Politics | Waitangi Tribunal

Crown responds on day two of Waitangi Tribunal urgent reo Māori inquiry

Day two of the urgent Waitangi Tribunal inquiry into claims the government is backing off from te reo Māori, saw the Crown putting its case. Yesterday the tribunal heard claims of sadness and dissatisfaction from iwi about the government cutting back on usage of te reo Māori.

Ngāti Rēhia descendant and leader Kipa Munro says it’s time for Māori bashing to come to an end.

“Me mutu tēnei mahi takahi i tō tātou reo, me mutu tēnei mahi takahi i ō tātou tikanga, me mutu tēnei mahi e whakapēhi ana i a Ngāi Māori.”

(This needs to stop, the trampling on our language, trampling on our tikanga, suppressing Māori people.)

Today cross examinations began with the Crown’s witness, the acting Public Service Commissioner, Heather Baggot of Ngāti Maniapoto and Te Āti Awa.

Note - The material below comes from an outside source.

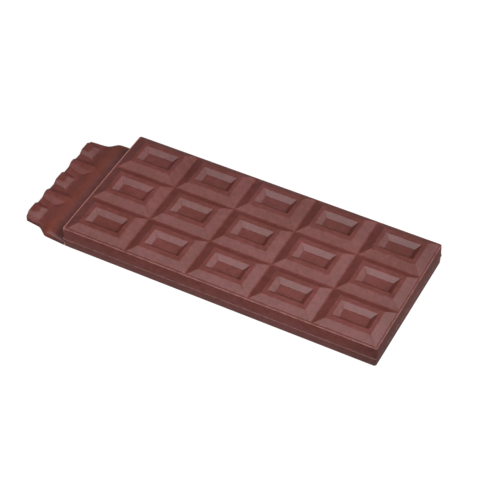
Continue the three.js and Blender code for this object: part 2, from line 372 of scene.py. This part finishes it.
def wrapper_end():
    """The wrapper end: a fine sheet laid over its folds and crests, closed by walls and an underside."""
    bm = bmesh.new()
    bmesh.ops.create_grid(bm, x_segments=WRAPPER_STEPS_ALONG, y_segments=WRAPPER_STEPS_ACROSS, size=1)
    for vert in bm.verts:
        out = -ROOT + (WRAPPER_LENGTH + ROOT) * even_out((1 - vert.co.x) / 2, CROWDING_ALONG)
        half_width = wrapper_half_width(out)
        y = half_width * even_out(vert.co.y, CROWDING_ACROSS)
        vert.co = (-SLAB_LENGTH / 2 - out, y, wrapper_height(out, y, half_width))
    edges = [e for e in bm.edges if e.is_boundary]
    grown = bmesh.ops.extrude_edge_only(bm, edges=edges)["geom"]
    for part in grown:
        if isinstance(part, bmesh.types.BMVert):
            part.co.z = 0
    bmesh.ops.holes_fill(bm, edges=[e for e in bm.edges if e.is_boundary], sides=0)
    return bm


def gather(bm, other):
    """Adds another mesh's shape to this one."""
    holder = bpy.data.meshes.new("holder")
    other.to_mesh(holder)
    other.free()
    bm.from_mesh(holder)
    bpy.data.meshes.remove(holder)


def is_narrow(face):
    return face.calc_area() < NARROW * max(edge.calc_length() for edge in face.edges)


def note_bulges(bm):
    """Notes on each vertex how sharply the skin turns there: above 0 on an edge, below 0 in a crease."""
    bulge = bm.verts.layers.float.new("bulge")
    for vert in bm.verts:
        if all(is_narrow(face) for face in vert.link_faces):
            turns = [edge.calc_face_angle_signed(0) for edge in vert.link_edges]
            vert[bulge] = max(turns) + min(turns)


def finished(bm, name, material):
    """Moves the shape to its place and scale, and makes it a smooth-shaded object."""
    bmesh.ops.recalc_face_normals(bm, faces=bm.faces)
    note_bulges(bm)
    bmesh.ops.translate(bm, vec=(SLAB_MIDDLE, 0, 0), verts=bm.verts)
    box_scale(bm, bm.verts, (MM, MM, MM))
    for face in bm.faces:
        face.smooth = True
    mesh = bpy.data.meshes.new(name)
    bm.to_mesh(mesh)
    bm.free()
    mesh.materials.append(material)
    piece = bpy.data.objects.new(name, mesh)
    bpy.context.scene.collection.objects.link(piece)
    return piece


def cast_bar(material):
    bm = slab()
    gather(bm, segment_field())
    gap = [e for e in bm.edges if e.is_boundary]
    bmesh.ops.triangle_fill(bm, edges=gap, use_beauty=True, use_dissolve=False, normal=(0, 0, 1))
    gather(bm, wrapper_end())
    piece = finished(bm, "cast_bar", material)
    flatten = piece.modifiers.new("flat faces stay flat", "WEIGHTED_NORMAL")
    flatten.keep_sharp = True
    return piece


class Wire:
    """A shader socket that Python's operators work on, by adding Math nodes."""

    def __init__(self, finish, socket):
        self.finish = finish
        self.socket = socket

    def __add__(self, other):
        return self.finish.math("ADD", self, other)

    def __sub__(self, other):
        return self.finish.math("SUBTRACT", self, other)

    def __rsub__(self, other):
        return self.finish.math("SUBTRACT", other, self)

    def __mul__(self, other):
        return self.finish.math("MULTIPLY", self, other)

    __radd__ = __add__
    __rmul__ = __mul__


def pick(sockets, key):
    """A socket by its place, or by its name among those in use."""
    if isinstance(key, int):
        return sockets[key]
    return next(socket for socket in sockets if socket.enabled and socket.name == key)


class Finish:
    """A material, and the ways in which nodes are added to it."""

    def __init__(self, name):
        self.material = bpy.data.materials.new(name)
        self.material.use_nodes = True
        self.tree = self.material.node_tree
        self.surface = self.tree.nodes["Principled BSDF"]

    def feed(self, socket, value):
        if isinstance(value, Wire):
            self.tree.links.new(value.socket, socket)
        else:
            socket.default_value = value

    def node(self, kind, settings, sockets, output):
        """Adds a node, sets it, feeds its sockets with values or wires, and gives one output."""
        made = self.tree.nodes.new(kind)
        for name, value in settings.items():
            setattr(made, name, value)
        for key, value in sockets.items():
            self.feed(pick(made.inputs, key), value)
        return Wire(self, pick(made.outputs, output))

    def math(self, operation, first, second):
        return self.node("ShaderNodeMath", {"operation": operation}, {0: first, 1: second}, 0)

    def noise(self, place, size, detail):
        sockets = {"Vector": place, "Scale": 1 / (size * MM), "Detail": detail}
        return self.node("ShaderNodeTexNoise", {}, sockets, "Fac")

    def share(self, value, start, end):
        """How far a value is from start to end, kept between 0 and 1."""
        sockets = {"Value": value, "From Min": start, "From Max": end}
        return self.node("ShaderNodeMapRange", {"interpolation_type": "SMOOTHSTEP"}, sockets, "Result")

    def part(self, axis, span):
        """Share of the piece past a span along an axis: 0 where the span begins, 1 from its end on."""
        place = self.node("ShaderNodeTexCoord", {}, {}, "Object")
        level = self.node("ShaderNodeSeparateXYZ", {}, {"Vector": place}, axis)
        return self.share(level, span[0] * MM, span[1] * MM)

    def mix(self, share, first, second):
        sockets = {"Factor": share, "A": first, "B": second}
        return self.node("ShaderNodeMix", {"data_type": "RGBA"}, sockets, "Result")

    def bump(self, height, relief, before=None):
        sockets = {"Height": height, "Distance": relief * MM, "Strength": 1.0}
        if before:
            sockets["Normal"] = before
        return self.node("ShaderNodeBump", {}, sockets, "Normal")


def painted_shade(finish, on_wrapper):
    """Share of painted shade: on the far row, at the plain end and its near corner below the rim, and on
    the wrapper beside the slab.
    """
    far_row = finish.part("Y", FAR_ROW) * finish.part("Y", FAR_ROW_END)
    plain_end = finish.part("X", PLAIN_END)
    corner = plain_end * finish.part("Y", NEAR_HALF) * finish.part("Z", BELOW_RIM)
    mouth = on_wrapper * finish.part("X", MOUTH)
    mouth_cover = MOUTH_COVER + MOUTH_SIDE_COVER * finish.part("Y", MOUTH_SIDE)
    on_slab = far_row * FAR_ROW_COVER + plain_end * PLAIN_END_COVER + corner * CORNER_COVER
    return on_slab + mouth * mouth_cover


def brown_skin():
    """Semi-matt moulded skin: mottled, with painted shade in creases, on the far row, at the plain end
    and beside the slab, painted light on the fold, a painted reflection low on the sides, and painted
    highlights on its edges and left rim.
    """
    finish = Finish("brown_skin")
    place = finish.node("ShaderNodeTexCoord", {}, {}, "Object")
    bulge = finish.node("ShaderNodeAttribute", {"attribute_name": "bulge"}, {}, "Fac")
    cloud = finish.noise(place, CLOUD_SIZE, 2)
    fleck = finish.noise(place, FLECK_SIZE, 3)
    grain = finish.noise(place, GRAIN_SIZE, 1)
    wave = finish.noise(place, WAVE_SIZE, 1)
    on_wrapper = finish.part("X", ON_WRAPPER)
    mottle = finish.share(cloud * CLOUD_PART + fleck * FLECK_PART + grain * GRAIN_PART, *MOTTLED)
    # painted shade in the creases
    crease_shade = finish.share(bulge, *BULGE_CREASE_SHADE)
    # painted light on the wrapper's fold
    fold_light = finish.part("X", FOLD) * finish.part("X", FOLD_END)
    # painted reflection of the floor, low on the slab's sides
    floor_reflection = (1 - on_wrapper) * finish.part("Z", LOW_ON_SIDES)
    # painted highlights along the rounded edges
    edge_highlight = finish.share(bulge, *BULGE_EDGE_HIGHLIGHT) * finish.share(fleck, *FLECK_EDGE_HIGHLIGHT)
    edge_highlight_cover = EDGE_HIGHLIGHT_COVER - on_wrapper * EDGE_HIGHLIGHT_LESS_ON_WRAPPER
    # painted highlight along the left rim
    left_rim_highlight = finish.part("X", LEFT_RIM) * finish.part("X", LEFT_RIM_END)
    left_rim_highlight = left_rim_highlight * finish.share(bulge, *BULGE_LEFT_RIM_HIGHLIGHT)
    colour = finish.mix(mottle, (*BROWN_DEEP, 1), (*BROWN_PALE, 1))
    colour = finish.mix(crease_shade * CREASE_SHADE_COVER, colour, (*BROWN_CREASE_SHADE, 1))
    # painted shade over the far row, the plain end and the wrapper beside the slab
    colour = finish.mix(painted_shade(finish, on_wrapper), colour, (*BROWN_PAINTED_SHADE, 1))
    colour = finish.mix(fold_light * FOLD_LIGHT_COVER, colour, (*BROWN_FOLD_LIGHT, 1))
    colour = finish.mix(floor_reflection * FLOOR_REFLECTION_COVER, colour, (*BROWN_FLOOR_REFLECTION, 1))
    colour = finish.mix(edge_highlight * edge_highlight_cover, colour, (*BROWN_EDGE_HIGHLIGHT, 1))
    colour = finish.mix(left_rim_highlight, colour, (*BROWN_LEFT_RIM_HIGHLIGHT, 1))
    roughness = ROUGHNESS + FLECK_ROUGHNESS * fleck + GRAIN_ROUGHNESS * grain
    roughness = roughness - EDGE_SMOOTHNESS * edge_highlight
    relief = finish.bump(grain, GRAIN_RELIEF, finish.bump(wave, WAVE_RELIEF))
    finish.feed(finish.surface.inputs["Base Color"], colour)
    finish.feed(finish.surface.inputs["Roughness"], roughness)
    finish.feed(finish.surface.inputs["Normal"], relief)
    finish.surface.inputs["Specular IOR Level"].default_value = SPECULAR_LEVEL
    finish.surface.inputs["Specular Tint"].default_value = (*SPECULAR_TINT, 1)
    return finish.material


def seen_from(azimuth, elevation):
    """The way towards a place at those angles; azimuth 0 is the bar's near long side."""
    azimuth, elevation = math.radians(azimuth), math.radians(elevation)
    level = math.cos(elevation)
    return Vector((math.sin(azimuth) * level, -math.cos(azimuth) * level, math.sin(elevation)))


def turned_to(thing, aim, way, distance):
    """Puts a light or a camera at a distance from its aim, and turns it to face it."""
    thing.location = Vector(aim) + way * distance
    thing.rotation_mode = "QUATERNION"
    thing.rotation_quaternion = way.to_track_quat("Z", "Y")
    bpy.context.scene.collection.objects.link(thing)


def softbox(name, azimuth, elevation, power):
    light = bpy.data.lights.new(name, "AREA")
    light.shape = "SQUARE"
    light.size = SOFTBOX_SIZE
    light.energy = power
    holder = bpy.data.objects.new(name, light)
    turned_to(holder, (0, 0, 0), seen_from(azimuth, elevation), SOFTBOX_DISTANCE)


def floor():
    bm = bmesh.new()
    bmesh.ops.create_grid(bm, x_segments=1, y_segments=1, size=FLOOR_HALF_SIZE)
    mesh = bpy.data.meshes.new("floor")
    bm.to_mesh(mesh)
    bm.free()
    material = bpy.data.materials.new("pale_floor")
    material.use_nodes = True
    surface = material.node_tree.nodes["Principled BSDF"]
    surface.inputs["Base Color"].default_value = (FLOOR_ALBEDO, FLOOR_ALBEDO, FLOOR_ALBEDO, 1)
    surface.inputs["Roughness"].default_value = 0.9
    surface.inputs["Specular IOR Level"].default_value = 0.0
    surface.inputs["Emission Color"].default_value = (1, 1, 1, 1)
    surface.inputs["Emission Strength"].default_value = FLOOR_GLOW
    mesh.materials.append(material)
    plane = bpy.data.objects.new("floor", mesh)
    plane.location.z = -FLOOR_DROP
    plane.visible_diffuse = False
    plane.visible_glossy = False
    bpy.context.scene.collection.objects.link(plane)


def camera():
    data = bpy.data.cameras.new("camera")
    data.lens = CAMERA_LENS
    view = bpy.data.objects.new("camera", data)
    turned_to(view, CAMERA_AIM, seen_from(CAMERA_AZIMUTH, CAMERA_ELEVATION), CAMERA_DISTANCE)
    bpy.context.scene.camera = view


def studio():
    world = bpy.data.worlds.new("studio")
    world.use_nodes = True
    world.node_tree.nodes["Background"].inputs["Color"].default_value = (1, 1, 1, 1)
    world.node_tree.nodes["Background"].inputs["Strength"].default_value = ROOM_STRENGTH
    bpy.context.scene.world = world
    for name, azimuth, elevation, power in SOFTBOXES:
        softbox(name, azimuth, elevation, power)
    bpy.context.scene.view_settings.view_transform = "Standard"


camera()
studio()
floor()
bar = cast_bar(brown_skin())
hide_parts("chocolate_bar")
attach(bar, "root")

The cross examination was led by Māori lawyer Mataanuku Mahuika and the exchange between him and Baggot covered the importance of putting words into action.

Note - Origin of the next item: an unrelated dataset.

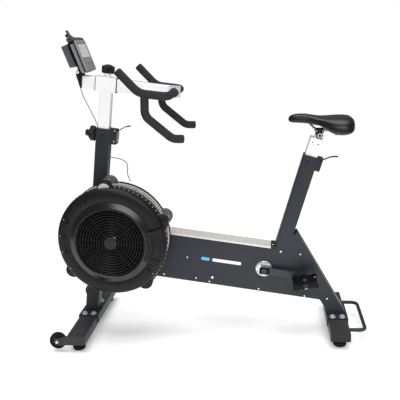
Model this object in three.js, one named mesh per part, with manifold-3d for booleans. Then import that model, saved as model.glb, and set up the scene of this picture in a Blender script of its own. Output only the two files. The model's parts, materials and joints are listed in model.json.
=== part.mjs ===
// Air bike: an upright exercise bike whose pedals drive a caged fan through two belts.
// Millimetres, +Z up, +X from the fan towards the saddle, +Y towards the rider's right.
// The origin is on the floor under the centre of the footprint.

import * as THREE from 'three';
import { mergeVertices } from 'three/addons/utils/BufferGeometryUtils.js';
import Module from 'manifold-3d';

const wasm = await Module();
wasm.setup();

// ---------------------------------------------------------------- driving dimensions

const DEG = Math.PI / 180;
const GAP = 0.3; // clearance between pieces that touch

const FOOT = {
  x: 539.5, width: 80, low: 34, high: 74, wall: 3, plug: 5, corner: 6, frontHalf: 266, rearHalf: 197,
};
const PAD = { radius: 26, inset: 38, rim: 14 };
const BRIDGE = { thickness: 3.5, halfWidth: 81, flange: 31, boltX: 20, boltY: 64 };

const LEAN = 8.5 * DEG; // the mast leans back, and the spine and top tube slope down, by this
const MAST_Z = FOOT.high + GAP + BRIDGE.thickness;
const POST = { depth: 58, width: 52, wall: 2, top: 826, corner: 5 };
const FRAME_WIDTH = 56; // spine, seat tube and rear leg, across the machine
const PLATE = 3; // spine sheet metal
const SPINE = { low: 211, high: 418.5, start: POST.depth / 2 + GAP, coverEnd: 749 };
const COVER = { width: 78, thickness: 3 };
const LEG = { lean: 29.25 * DEG, width: 74.4, rearX: 578 };
const SEAT = { lean: 17 * DEG, topX: 427.6, topZ: 763, depth: 60, wall: 3, corner: 5 };
const SEAT_POST = { depth: 50, width: 46, wall: 2.5, above: 74, below: 300 };

const SLIDER = { depth: 46, width: 44, wall: 2, low: 560 };
const TOP_TUBE = { centre: 1004.5, height: 50, width: 40, wall: 2, start: -98, end: 256 };
const SLEEVE = { halfLength: 42, wall: 4 };
const BAR = { radius: 16, halfWidth: 185, height: 1005, cross: 279, bend: 40 };

const FAN = { u: 102, w: 394, radius: 223, front: -179, back: -45, skin: 3 };
const FAN_LUGS = [94, 20, -55, -144].map((angle) => angle * DEG + LEAN);
const DIAL = { outer: 167, inner: 142, rise: 15, padOuter: 219 };
const CRANK = { x: 233, z: 282, length: 170, drop: 8.3 * DEG, armInner: 44, armThick: 13 };
const PEDAL = { length: 102, width: 92, height: 26, gap: 8, tilt: 9 * DEG };
const MIDDLE = { u: 400, w: 316 };
const PULLEY = { drive: 80, middleSmall: 20, middleBig: 50, fan: 18, width: 12, lane: 14 };
const BELT_THICKNESS = 2.5;

const WHEEL = { x: -620, z: 48, radius: 35, width: 22 };
const HANDLE = { halfWidth: 130, radius: 8, z: 54, reach: 647, bend: 28 };
const CONSOLE = { tilt: 18.5 * DEG, x: -468.4, z: 1188.6, width: 134, height: 127, depth: 33 };
const CONSOLE_PIN = { x: -501, z: 1124, radius: 8.5 };
const CABLE_RADIUS = 1.5;

// ---------------------------------------------------------------- materials

function material(color, roughness, metalness = 0) {
  return new THREE.MeshStandardMaterial({ color, roughness, metalness });
}

const paint = material(0x3d4046, 0.45, 0.3);
const silver = material(0xe6e7ea, 0.3, 0.5);
const shroud = material(0x2b2b2e, 0.5);
const meshMetal = material(0xa9a49c, 0.5, 0.6);
const coverMetal = material(0xd3cfc6, 0.45, 0.6);
const crankPaint = material(0x4b4b49, 0.45, 0.2);
const chrome = material(0xe2e4e8, 0.12, 1);
const steel = material(0x9b9da1, 0.35, 0.9);
const blackPlastic = material(0x17181a, 0.5);
const rubber = material(0x101011, 0.85);
const foam = material(0x2c2d31, 0.95);
const saddleCover = material(0x1b1c1f, 0.5);
const consoleShell = material(0x7d7f82, 0.45);
const consoleGlass = material(0xc3c6bf, 0.15);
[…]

Mahuika: “Words are just words unless you act on them, that’s fair, isn’t it?”

Baggot: “That’s true and those words are also reflected in the draft government workforce policy statement and probably for the first time ever that they’ve probably been included in a government workforce policy statement.”

Lawyer: “Yes but it’s all very well to say that you support the promotion and protection of something, that only matters if you do positive things in order to promote te reo Māori doesn’t it? And unless, until you do that, then that’s all those are aren’t they? Just words?”

One angle Baggot took was that people had opinions on everything the government did.

She said the government converting government department names back to primarily English names first, wasn’t wrong.

“There is a question as to how you interpret the coalition commitment, ensure public service departments have their primary names in English when the reality is, apart from two departments, all of their legal names are in English. The only two that have Māori names when talking about government departments are Te Puni Kōkiri and Oranga Tamariki.”

However, when it comes to names, Mahuika had a different view: “It occurs to me that we called Mt Taranaki, Mt Egmont for a long time and no one ever turned up at the wrong place. No one turned up at Tongariro, or Hikurangi, they got to Taranaki and over time they became accustomed to the idea that it’s Mt Taranaki to the point that no one really knows nowadays or refers to it as Mt Egmont any longer. Isn’t that the thing about names, if you give a name and you use it people become accustomed to it?”